Dr Baugh and the rest of us who follow these issues in our country know that the concerns raised by these bodies are matters about which many of us have written and demonstrated against over the years. Jamaicans for Justice and the Jamaica Council for Human Rights have repeatedly called attention to the treatment of persons in the custody of the state. We know of the cruel and degrading treatment that is often meted out to them and of the fact that when taken into custody they are forced to live in environments not fit for human habitation. Witness the Armadale report which exposed appalling conditions under which wards of the state are forced to live. When locals bleat about them the government is not aroused to action. But as soon as international agencies address them, then there is a flurry of activity to refute them or present all kinds of rationalisation as to why things are the way they are.

Instead of lamenting the reports especially when they appear in the press, the fundamental question to be asked is whether they are factual or not. If they are not, then everything must be done to refute them vigorously and bring a contrary view more in line with the facts. If they are, then no amount of whining or attempts at obfuscation on the part of government can alter the truth. There are two things that can be done with the truth: you either accept it or you reject it. Rejecting it does not alter the empirical evidence on which it is based, but merely delays the inevitable consequences of its rejection. We have been living for too long in this country with our attempts to negate the truth instead of facing it and dealing resolutely with it.

Governments get particularly uncomfortable when the truth is reported in the press. Part of Dr Baugh’s discomfort is not only that the reports are made but that they are carried in the press for all and sundry to see. It is particularly galling when they hit the foreign press because now the “reputation” of the country is in jeopardy; investors will not be motivated to invest and the tourists will not come. I am not sure what reputation we are protecting for we have done a great deal ever since independence to sully our reputation as a nation. The country we are today is far removed from what the British left us. Crime is at an all-time high and the murderous intentions of a few among us have reached a critical mass.

The truth, Dr Baugh, is that we are the architects of our own demise and inhibitors of our own progress. Our international reputation that the world focuses on is a function of what we have done to ourselves, not what others have done to us. We have murdered on an average over the last decade more than 1000 of our citizens per year. Everyone seems agreed that the garrison phenomenon has spawned most of the murders and hard crimes that we see in the country, yet there seems to be no resolve on the part of succeeding governments to dismantle these garrisons. Are we waiting for the Americans to come and do it for us? Will they be forced to come here as they have had to do in Haiti, because we have allowed law and order to break down to such an extent that a foreign power has to intervene to save us from ourselves?
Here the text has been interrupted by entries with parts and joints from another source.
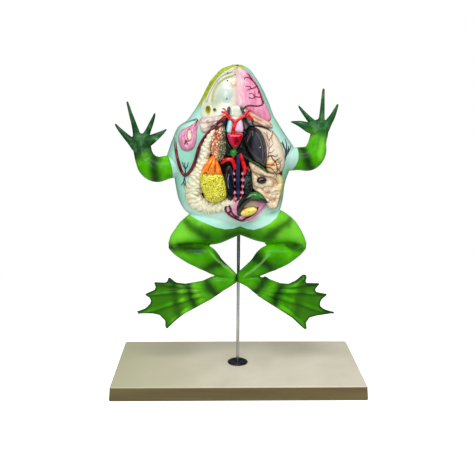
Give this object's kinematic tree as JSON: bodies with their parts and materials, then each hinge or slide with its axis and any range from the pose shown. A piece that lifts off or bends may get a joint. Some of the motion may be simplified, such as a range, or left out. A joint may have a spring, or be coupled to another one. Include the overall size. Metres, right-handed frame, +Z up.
{
  "type": "frog anatomy dissection model",
  "caption": "Enlarged dissected frog model standing upright on a rod over a beige rectangular base, belly opened to show the organs.",
  "frame": {"origin": "centre of the base's underside, on the surface it stands on", "axes": "+Z up, -Y towards the viewer (the opened belly faces -Y), +X to the frog's left, which is the picture's right"},
  "size_m": [0.366, 0.181, 0.461],
  "materials": {
    "base_plastic": "moulded, semi-matt beige",
    "black_plastic": "moulded, satin black",
    "bright_steel": "bright drawn",
    "socket_metal": "turned, plain",
    "green_skin": "painted green with dark bands, glossy",
    "pale_skin": "pale aqua green, glossy",
    "dark_hand": "dark green, glossy",
    "eye_gloss": "clear-coated gold and black",
    "jaw_yellow_green": "yellow-green, glossy",
    "palate_cream": "cream with pale green, glossy",
    "muscle_pink": "pink with dark red lines, glossy",
    "muscle_tan": "pink and tan, glossy",
    "blood_red": "bright red, glossy",
    "heart_red": "pink red, glossy",
    "atrium_blue": "pale cyan, glossy",
    "atrium_pink": "pale pink, glossy",
    "vein_dark": "dark blue, glossy",
    "vein_maroon": "dark red, glossy",
    "liver_dark": "near black, high gloss",
    "gall_green": "leaf green, glossy",
    "duct_green": "grey green, glossy",
    "lung_tan": "cream with an orange and green net, glossy",
    "fat_orange": "orange, glossy",
    "ovary_yellow": "yellow with dark grains, glossy",
    "oviduct_cream": "cream, glossy",
    "gut_cream": "cream with fine dark red lines, glossy",
    "pancreas_tan": "yellow tan, glossy",
    "kidney_dark": "near black, high gloss",
    "spleen_dark": "dark maroon, high gloss",
    "rectum_green": "dark green, high gloss",
    "bladder_yellow": "yellow, glossy",
    "nerve_pink": "pink and white, glossy"
  },
  "bodies": {
    "stand": {"base_shell": "base_plastic", "rod_bush": "black_plastic", "bush_nut": "black_plastic"},
    "rod": {"support_rod": "bright_steel"},
    "frog": {"back_shell": "green_skin", "rod_socket": "socket_metal", "belly_tray": "pale_skin", "left_eye": "eye_gloss", "right_eye": "eye_gloss", "left_arm": "green_skin", "right_arm": "green_skin", "left_hand": "dark_hand", "right_hand": "dark_hand", "left_thigh": "green_skin", "right_thigh": "green_skin", "left_shank": "green_skin", "right_shank": "green_skin", "left_foot": "green_skin", "right_foot": "green_skin", "gall_bladder": "gall_green", "right_aortic_arch": "blood_red", "left_aortic_arch": "blood_red", "right_vena_cava": "vein_dark", "left_vena_cava": "vein_dark", "urinary_bladder": "bladder_yellow", "rectum": "rectum_green", "spleen": "spleen_dark", "fat_body": "fat_orange", "postcaval_vein": "vein_dark", "right_nerve_chain": "nerve_pink", "left_nerve_chain": "nerve_pink", "right_dorsal_aorta": "blood_red", "left_dorsal_aorta": "blood_red", "right_kidney": "kidney_dark", "left_kidney": "kidney_dark", "ovary": "ovary_yellow", "pancreas": "pancreas_tan", "bile_duct": "duct_green", "cutaneous_vein": "vein_maroon", "stomach": "gut_cream", "lung": "lung_tan", "liver_middle_lobe": "liver_dark", "small_intestine": "gut_cream", "oviduct": "oviduct_cream", "pelvic_vein": "vein_maroon", "cloaca": "muscle_pink", "pectoral_muscle": "muscle_pink", "right_shoulder_muscle": "muscle_tan", "left_shoulder_muscle": "muscle_tan", "throat_muscle": "muscle_pink", "eye_bulge": "palate_cream", "palate": "palate_cream", "jaw_rim": "jaw_yellow_green"},
    "heart": {"ventricle": "heart_red", "arterial_trunk": "blood_red", "right_atrium": "atrium_blue", "left_atrium": "atrium_pink"},
    "liver_lobe": {"liver_left_lobe": "liver_dark"}
  },
  "joints": [
    {"name": "stand_swivel", "type": "hinge", "parent": "stand", "child": "rod", "pos_m": [0, 0, 0.02], "axis": [0, 0, 1], "continuous": true},
    {"name": "frog_lift", "type": "slide", "parent": "rod", "child": "frog", "axis": [0, 0, 1], "range_m": [0, 0.055]},
    {"name": "heart_lift", "type": "slide", "parent": "frog", "child": "heart", "axis": [0, -1, 0], "range_m": [0, 0.05]},
    {"name": "liver_lobe_lift", "type": "slide", "parent": "frog", "child": "liver_lobe", "axis": [0, -1, 0], "range_m": [0, 0.05]}
  ]
}
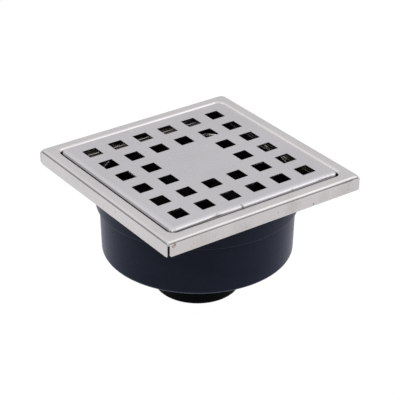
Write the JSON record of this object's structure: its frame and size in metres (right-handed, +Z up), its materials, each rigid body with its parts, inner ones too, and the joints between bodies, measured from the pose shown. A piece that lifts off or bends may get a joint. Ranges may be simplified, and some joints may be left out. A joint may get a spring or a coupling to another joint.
{
  "type": "floor drain grate",
  "caption": "Square stainless floor drain with a perforated lift-out grate in a folded frame, over a round plastic drum with a bell trap and a vertical outlet.",
  "frame": {"origin": "centre of the outlet pipe's lower end, which the drain stands on", "axes": "+Z up along the drum's axis, +X and +Y along the sides of the square frame"},
  "size_m": [0.1518, 0.1518, 0.0932],
  "materials": {
    "stainless_grate": "satin stainless sheet, softly polished folded edges",
    "stainless_frame": "satin stainless sheet with light handling marks on the skirt",
    "stainless_screw": "plain stainless",
    "abs_anthracite": "injection moulded, smooth satin",
    "abs_black": "injection moulded, satin black",
    "rubber_black": "moulded EPDM, matt"
  },
  "bodies": {
    "drain": {"frame_pan": "stainless_frame", "pan_seal": "rubber_black", "drum_ring": "abs_anthracite", "ring_oring": "rubber_black", "drum_body": "abs_anthracite", "outlet_pipe": "abs_black", "buffer_front": "rubber_black", "buffer_right": "rubber_black", "buffer_back": "rubber_black", "buffer_left": "rubber_black"},
    "grate": {"grate_plate": "stainless_grate"},
    "trap_insert": {"hair_strainer": "abs_black", "strainer_seal": "rubber_black", "bell_cup": "abs_black", "bell_gasket": "rubber_black", "lift_knob": "abs_black", "knob_screw": "stainless_screw", "screw_washer": "stainless_screw"},
    "riser": {"standpipe": "abs_black", "standpipe_oring": "rubber_black"}
  },
  "joints": [
    {"name": "grate_lift", "type": "slide", "parent": "drain", "child": "grate", "axis": [0, 0, 1], "range_m": [0, 0.15]},
    {"name": "insert_lift", "type": "slide", "parent": "drain", "child": "trap_insert", "axis": [0, 0, 1], "range_m": [0, 0.09]},
    {"name": "riser_lift", "type": "slide", "parent": "drain", "child": "riser", "axis": [0, 0, 1], "range_m": [0, 0.03]}
  ],
  "couplings": [
    {"joint": "insert_lift", "follows": "grate_lift", "ratio": 0.6},
    {"joint": "riser_lift", "follows": "grate_lift", "ratio": 0.2}
  ]
}
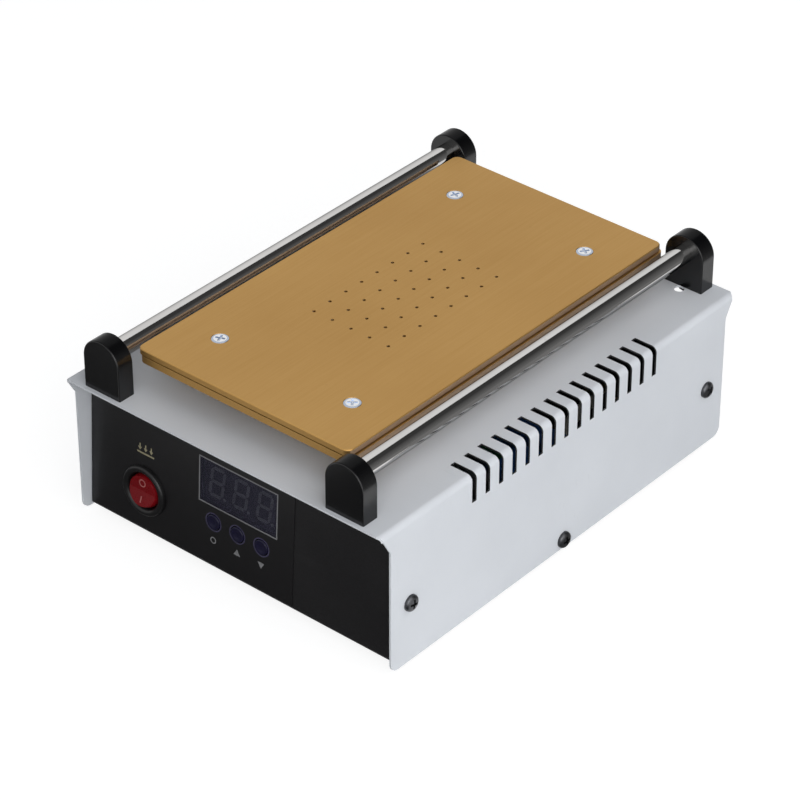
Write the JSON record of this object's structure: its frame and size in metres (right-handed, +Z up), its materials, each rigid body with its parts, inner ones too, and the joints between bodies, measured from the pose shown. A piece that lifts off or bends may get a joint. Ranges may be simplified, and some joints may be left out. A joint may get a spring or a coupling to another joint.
{
  "type": "lcd screen separator",
  "caption": "Bench heater with a gold suction plate between two chromed rods, on a folded sheet case with a display, three keys and a round rocker switch.",
  "frame": {"origin": "on the table under the middle of the case, between the four feet", "axes": "+X to the right seen from the front panel, +Y from the front panel to the rear panel, +Z up"},
  "size_m": [0.1654, 0.2168, 0.0929],
  "materials": {
    "powder_white": "fine powder coat, pale cool grey",
    "powder_black": "satin black powder coat",
    "anodised_gold": "matt gold anodised",
    "silicone_red": "silicone sheet",
    "zinc": "zinc plated",
    "bare_aluminium": "bare",
    "heater_orange": "silicone heater mat",
    "fibre_white": "insulating fibre board",
    "black_steel": "blackened steel",
    "post_black": "black, satin gloss",
    "chrome": "polished",
    "film_black": "printed polyester film",
    "smoked_window": "smoked, satin",
    "display_black": "moulded block",
    "key_blue": "dark blue",
    "switch_black": "moulded",
    "rocker_red": "moulded, translucent red",
    "brass": "nickelled or bare",
    "fuse_glass": "clear with end caps",
    "rubber_black": "matt",
    "hose_silicone": "milky silicone",
    "lead_sleeve": "sleeved leads",
    "motor_steel": "steel",
    "board_green": "glass-fibre circuit board",
    "relay_blue": "moulded blue",
    "capacitor_sleeve": "shrunk sleeve"
  },
  "bodies": {
    "case": {"cover": "powder_white", "base_chassis": "powder_black", "top_plate": "anodised_gold", "lower_plate": "anodised_gold", "plate_gasket": "silicone_red", "plate_screws": "zinc", "plate_nuts": "zinc", "plate_spacers": "bare_aluminium", "heater_pad": "heater_orange", "insulation_board": "fibre_white", "cover_screws": "black_steel", "post_front_left": "post_black", "post_front_right": "post_black", "post_rear_left": "post_black", "post_rear_right": "post_black", "post_screws": "zinc", "rod_left": "chrome", "rod_right": "chrome", "front_overlay": "film_black", "display_window": "smoked_window", "display_module": "display_black", "tact_switches": "switch_black", "pump_switch_body": "switch_black", "switch_terminals": "brass", "mains_switch_body": "switch_black", "mains_inlet": "switch_black", "inlet_pins": "brass", "feet": "rubber_black", "foot_screws": "zinc", "vacuum_nipple": "brass", "vacuum_hose": "hose_silicone", "grommets": "rubber_black", "temperature_probe": "bare_aluminium", "thermal_cutout": "switch_black", "heater_lead": "lead_sleeve", "mains_lead": "lead_sleeve", "signal_lead": "lead_sleeve", "pump_motor": "motor_steel", "pump_head": "switch_black", "pump_bracket": "zinc", "pump_feet": "rubber_black", "pump_screws": "zinc", "panel_screws": "zinc", "control_board": "board_green", "board_spacers": "zinc", "power_board": "board_green", "power_spacers": "zinc", "power_screws": "zinc", "transformer": "motor_steel", "relay": "relay_blue", "filter_capacitor": "capacitor_sleeve", "terminal_block": "relay_blue"},
    "pump_rocker": {"pump_switch_rocker": "rocker_red"},
    "mains_rocker": {"mains_switch_rocker": "rocker_red"},
    "set_key": {"button_set": "key_blue"},
    "up_key": {"button_up": "key_blue"},
    "down_key": {"button_down": "key_blue"},
    "fuse_tray": {"fuse_drawer": "switch_black", "fuse": "fuse_glass"},
    "pump_rotor": {"pump_shaft": "motor_steel"}
  },
  "joints": [
    {"name": "pump_rocker_hinge", "type": "hinge", "parent": "case", "child": "pump_rocker", "pos_m": [-0.0497, -0.09663, 0.0248], "axis": [1, 0, 0], "range_deg": [0, 14]},
    {"name": "mains_rocker_hinge", "type": "hinge", "parent": "case", "child": "mains_rocker", "pos_m": [0, 0.09588, 0.03187], "axis": [-1, 0, 0], "range_deg": [0, 14]},
    {"name": "set_key_slide", "type": "slide", "parent": "case", "child": "set_key", "axis": [0, 0.998, -0.0638], "range_m": [0, 0.0005], "stiffness_N_per_m": 1600, "springref_m": -0.0003},
    {"name": "up_key_slide", "type": "slide", "parent": "case", "child": "up_key", "axis": [0, 0.998, -0.0638], "range_m": [0, 0.0005], "stiffness_N_per_m": 1600, "springref_m": -0.0003},
    {"name": "down_key_slide", "type": "slide", "parent": "case", "child": "down_key", "axis": [0, 0.998, -0.0638], "range_m": [0, 0.0005], "stiffness_N_per_m": 1600, "springref_m": -0.0003},
    {"name": "fuse_tray_slide", "type": "slide", "parent": "case", "child": "fuse_tray", "axis": [0, 0.998, 0.0638], "range_m": [0, 0.022]},
    {"name": "pump_rotor_spin", "type": "hinge", "parent": "case", "child": "pump_rotor", "pos_m": [-0.031, 0.014, 0.0295], "axis": [0, 1, 0], "continuous": true}
  ]
}
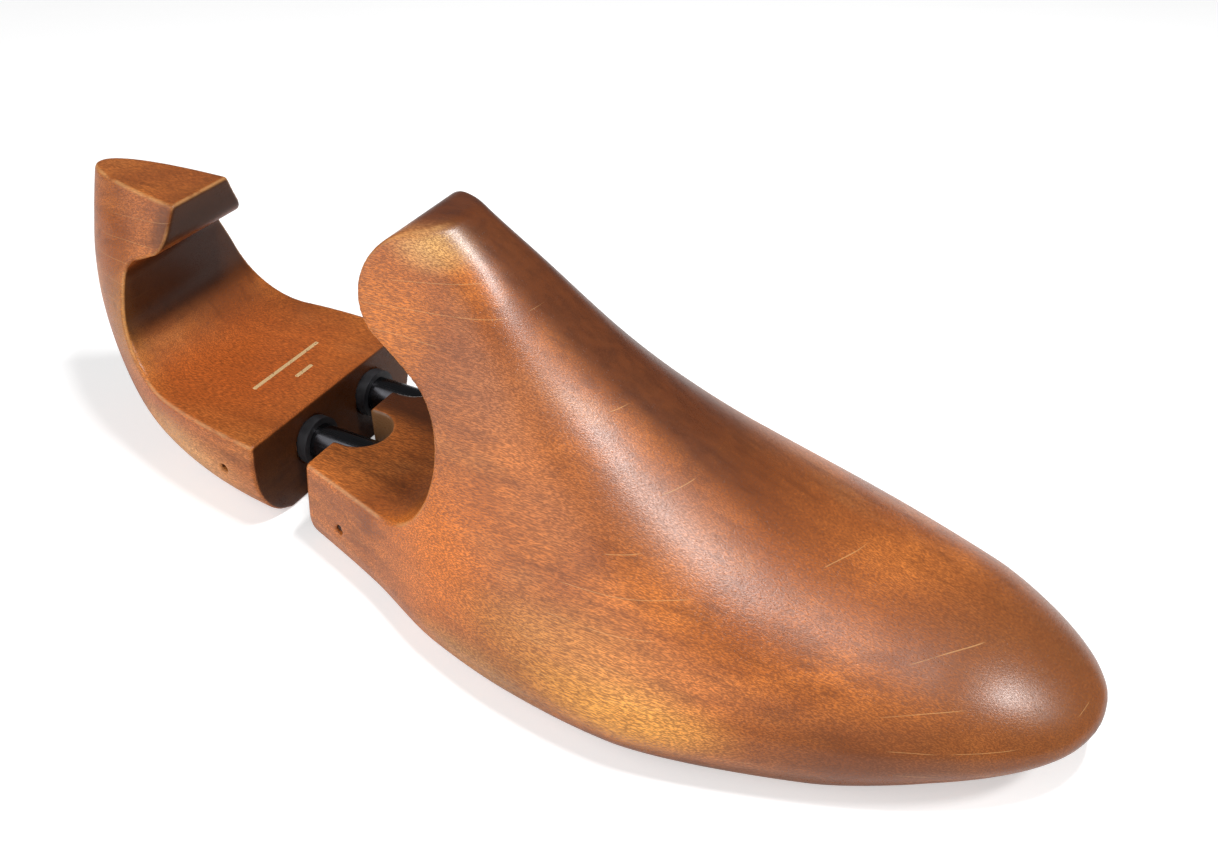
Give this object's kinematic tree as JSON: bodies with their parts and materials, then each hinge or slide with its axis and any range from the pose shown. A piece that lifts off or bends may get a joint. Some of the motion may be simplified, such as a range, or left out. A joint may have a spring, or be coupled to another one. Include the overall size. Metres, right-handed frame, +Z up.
{
  "type": "shoe tree",
  "caption": "Last-shaped wooden shoe tree: toe block with arched instep, heel block with scooped finger hook, joined by sprung twin rods.",
  "frame": {"origin": "on the floor under the middle of the heel seat, halfway between the two rods", "axes": "+X to the toe along the rods, +Y to the outer side of the left foot, +Z up"},
  "size_m": [0.2778, 0.0928, 0.0854],
  "materials": {
    "stained_beech": "satin",
    "gilt_foil": "satin",
    "black_nylon": "matt",
    "rod_steel": "polished",
    "spring_steel": "satin",
    "nail_steel": "dull"
  },
  "bodies": {
    "forepart_body": {"forepart": "stained_beech", "left_rod": "rod_steel", "right_rod": "rod_steel", "left_stop_collar": "spring_steel", "right_stop_collar": "spring_steel", "left_fore_nail": "nail_steel", "right_fore_nail": "nail_steel"},
    "heel_body": {"heel_block": "stained_beech", "floor_mark": "gilt_foil", "left_sleeve": "black_nylon", "right_sleeve": "black_nylon", "left_guide_bush": "black_nylon", "right_guide_bush": "black_nylon", "left_end_plug": "black_nylon", "right_end_plug": "black_nylon", "left_heel_nail": "nail_steel", "right_heel_nail": "nail_steel", "left_spring": "spring_steel", "right_spring": "spring_steel"}
  },
  "joints": [
    {"name": "heel_slide", "type": "slide", "parent": "forepart_body", "child": "heel_body", "axis": [1, 0, 0], "range_m": [0, 0.012], "stiffness_N_per_m": 1500, "deforming": ["left_spring", "right_spring"]}
  ]
}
Little by little Jamaicans are being besieged wherever they go. The tightening immigration noose being used by the American authorities to constrain Jamaicans from visiting that country is just the tip of the iceberg. Our local entertainers are now discovering that the rest of the world will not tolerate the profanity, homophobia and assorted misogynous assaults on women that characterise the dancehall lyrics. The recent refusal by the Barbadian authorities to allow two of our prominent artistes to perform in that country is a case in point. The charge by the Barbadians is that they do not want the minds of their young people to be “polluted” by the lyrics contained in this genre of music.

This is not the time for lamentations about what others are saying about us. If we determine that they are speaking the truth or that their perceptions are not far from the truth, then we need to develop the resolve to deal with whatever the problems are. There are too many things wrong with our country. It is time that we see the kind of governance that will seriously acknowledge what is wrong and that will engage the energy of the people in fixing what has been broken for too long.